Maybe we need to be asking ourselves some tough questions. Are we willing to sacrifice our lives? Are we willing to surrender some of our precious time to pursue God intimately, and get to know His voice/hand in our life? We could even ask whether we are willing to sacrifice our time for the people God puts around us, but I suspect that as we get to know God, that would naturally manifest. The truth is, the fruit-of-the-Spirit is only formed through intimacy with Jesus. Can we be merciful and generous without love? Yes. We can be ostensibly generous out of fear or greed or selfishness. There are many motivations that can cause us to mimic the fruit-of-the-Spirit, but only love naturally gives birth to them.
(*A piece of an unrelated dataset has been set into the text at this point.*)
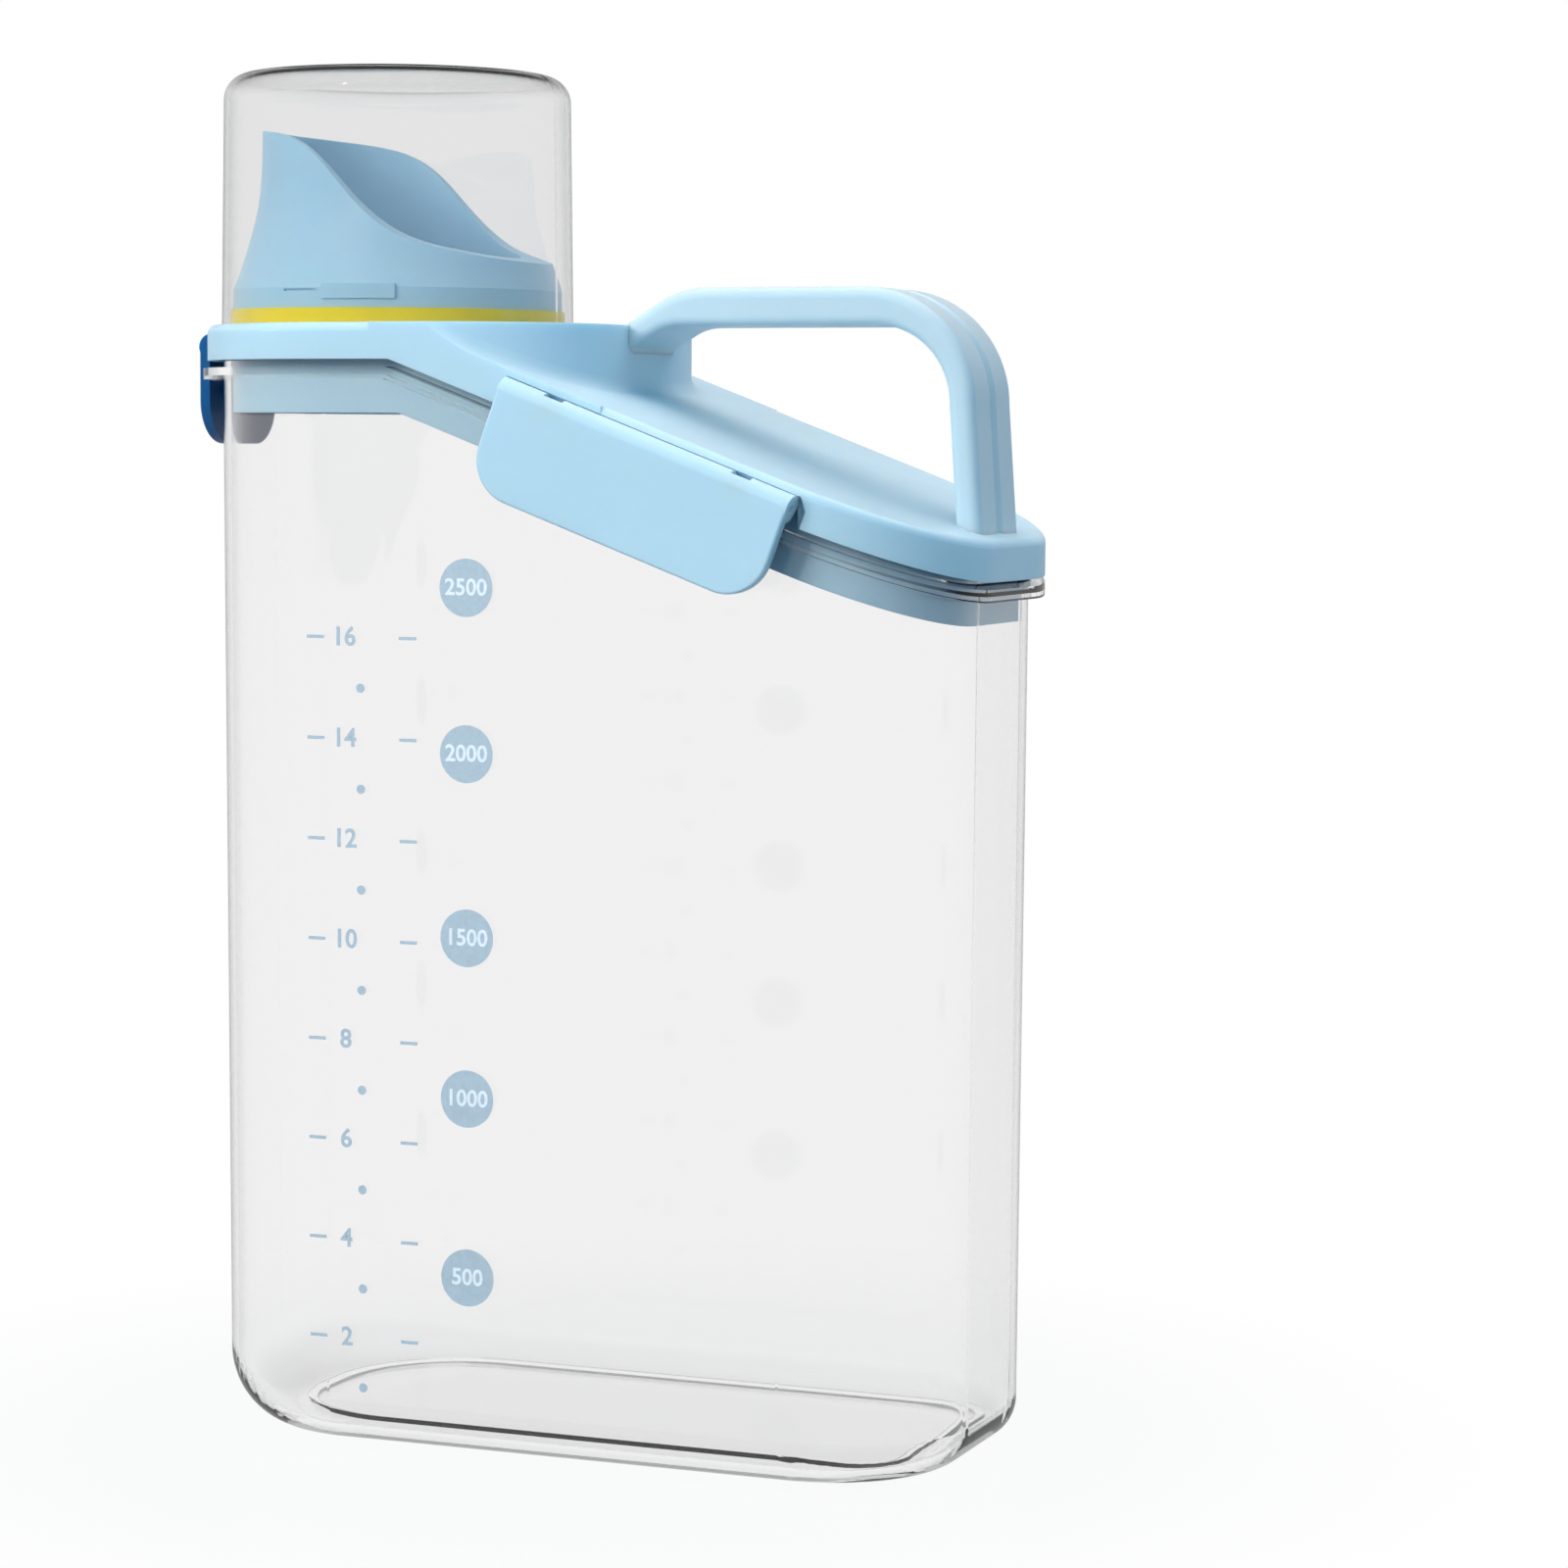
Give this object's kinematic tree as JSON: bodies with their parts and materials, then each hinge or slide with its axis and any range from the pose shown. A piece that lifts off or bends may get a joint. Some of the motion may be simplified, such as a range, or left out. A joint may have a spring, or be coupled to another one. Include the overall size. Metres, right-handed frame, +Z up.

If you think people don’t recognize generosity that has strings attached, or is hollowed out by selfishness, then you are generally wrong. We must keep in mind that relationship with Jesus is the root of everything. The Kingdom is only found in this context, no other. It is this intimacy that distinguishes Christians from secular volunteers and charities. It is this intimacy that we have to offer the world. You could sell all you own and go to poorest of the poor nations to preach, but if that decision wasn’t birthed from intimacy with Jesus, it is for not; for you don’t understand the kingdom, and will be unable to share it.
In the end, the self-help gospel can never be bigger than we are, because it is all about us; that is a major problem. Jesus is not offering to fix our lives; instead, He’s inviting us to pay the steepest price we can imagine, He’s asking for our whole life. If you don’t know a Jesus worth that asking price, you might want to re-examine the gospel you’re living.